Table 1. Evaluation of 200 owl:sameAs links, with each 40 links randomly chosen from a certain range of error degree

The results presented in Table 1, shows that the higher an error degree is, the more likely that the link is erroneous. More precisely, we may observe that:

  • our error degree is able to identify true owl:sameAs links with a high accuracy, since 100% of the evaluated links with an error degree \(\le \) 0.4. are correct (without considering the “can’t tell” cases).

  • when the error degree is between 0.4 and 0.8, 83.3% of the owl:sameAs links are correct. However, in 13.3% of the cases, such links might have been used to refer to two different, but related terms.

  • an owl:sameAs with an error degree >0.8 is an unreliable identity statement, referring in 31.8% of the cases to two different, and mostly unrelated terms.

Table 2. Evaluation of 60 owl:sameAs links with an error degree >0.9, with the first set of 20 owl:sameAs links (S1) randomly chosen from the largest equality set, (S2) randomly chosen from all links with an error degree \(\simeq \)1, (S3) randomly chosen from the largest equality set with an error degree \(\simeq \)1

We have further investigated the 22 evaluated identity links with an error degree over 0.8. Two features were observed from the 7 incorrect identity statements: (i) their error degree is most of the times higher than the true owl:sameAs links, and (ii) they all belong to equality sets with a higher number of terms than the true ones. To further investigate these observations, we have evaluated 60 additional links with an error degree \({>}0.9\). The first set of links (S1) represents 20 random identity links from the largest equality set. The second set of links (S2) represents 20 random identity links with an error degree \(\simeq \)1 (\({>}0.99\)). The third set of links (S3) represents 20 random links from the largest equality set with an error degree \(\simeq \)1. The results presented in Table 2, show that our approach has a high accuracy in detecting erroneous identity links when the threshold is fixed at 0.99 and only equality sets with a high number of terms are considered.

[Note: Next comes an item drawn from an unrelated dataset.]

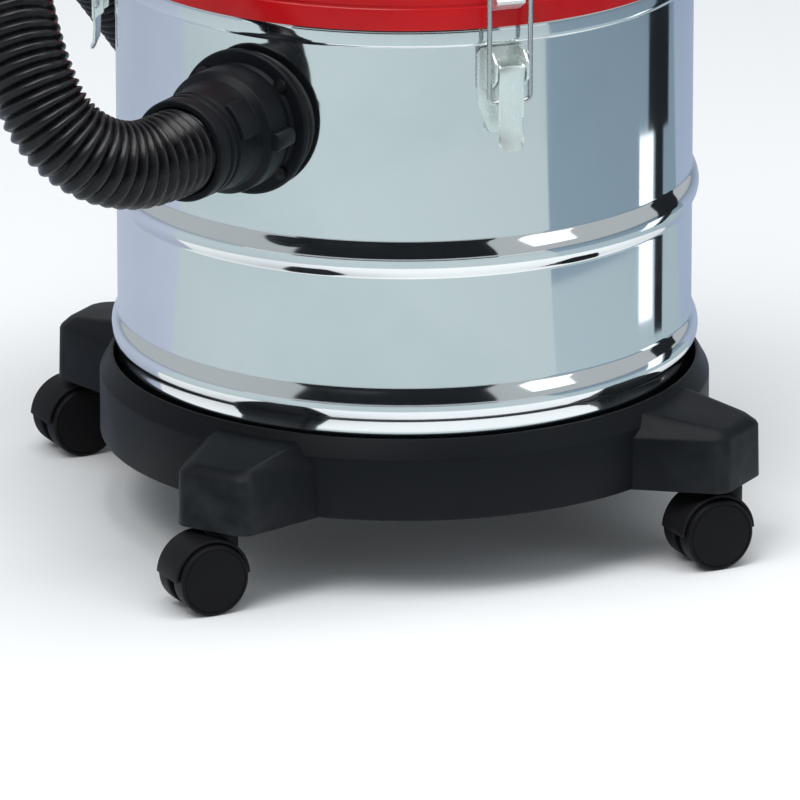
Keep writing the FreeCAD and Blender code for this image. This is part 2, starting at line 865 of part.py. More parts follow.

C. Recall Evaluation. In order to calculate the recall of our approach, we have verified how our approach can rank newly introduced erroneous owl:sameAs statements. Firstly, we have chosen 40 random termsFootnote 7 in the explicit identity network, making sure that all these terms are different, by looking at their descriptions, and that they are not explicitly owl:sameAs. From the selected 40 terms, we have generated all the possible 780 undirected edges between them. We added separately, each edge \(e_{ij}\) to the identity network with \(w(e_{ij})\) = 1, calculated its error degree, and removed it from the identity network before adding the next one. The error degrees of the newly introduced erroneous identity links range from 0.87 to 0.9999. When the threshold is fixed at 0.99, the recall is 93%.

Results Interpretation. The experiments conducted in this paper, on a subset of 28 billion unique triples of the LOD cloud, shows that there exist many false identity statements on the Web. These erroneous owl:sameAs statements have led to the false equivalence of many unrelated terms (e.g. Dublin, Coca-Cola, and Albert Einstein), and many related terms (e.g. Barack Obama the person, and his administration). With a total runtime of 11 h, these experiments show that an error degree of every available identity link can be computed in practice. Our manual evaluation of these error degrees suggests that:

  1. 1.

    our approach can validate a large number of identity links in the LOD: 73% of the identity links have an error degree of [0-0.4]. All the manually evaluated links in this range were judged as true owl:sameAs links (100% accuracy, Table 1).

  2. 2.

    our approach can detect numerous erroneous identity links in the LOD: more than 1.2 million owl:sameAs links have an error degree of [0.99-1], with a large number of these links coming from large equality sets (e.g. \(\sim \)13K links in the largest equality set). Up to 88% of the manually evaluated links with these criteria were judged as false identity statements (Table 2).

  3. 3.

    refined content-based approaches are needed for evaluating the remaining owl:sameAs links in the LOD (between 50 and 85% were judged as true identity links).

5 Conclusion

We have presented an approach that aims to detect erroneous owl:sameAs statements in RDF data sources. Our approach is uniquely based on the topology of the identity network itself. In order to illustrate its ability to scale, we have evaluated our approach over 558 million owl:sameAs statements that are scraped from the LOD Cloud. The evaluation shows that the here introduced calculation of an error degree can indeed be used in order to distinguish between correct and incorrect owl:sameAs statements. With a total runtime of 11 h, these error degrees can be computed in practice. The erroneous degree of all the evaluated owl:sameAs statements are available in our identity web service (https://sameAs.cc). This will allow others to replicate, check, and hopefully improve upon the here presented results.

The accuracy of the here presented approach could be further improved by combining or comparing results from multiple community detection methods. Since adding a new dataset to the LOD Cloud only requires recalculation of the equivalence sets that are involved in identity assertions within that dataset, it could be useful to test whether the quality of identity links can now be calculated online, e.g., as part of the publication of a dataset into a widely used data catalog.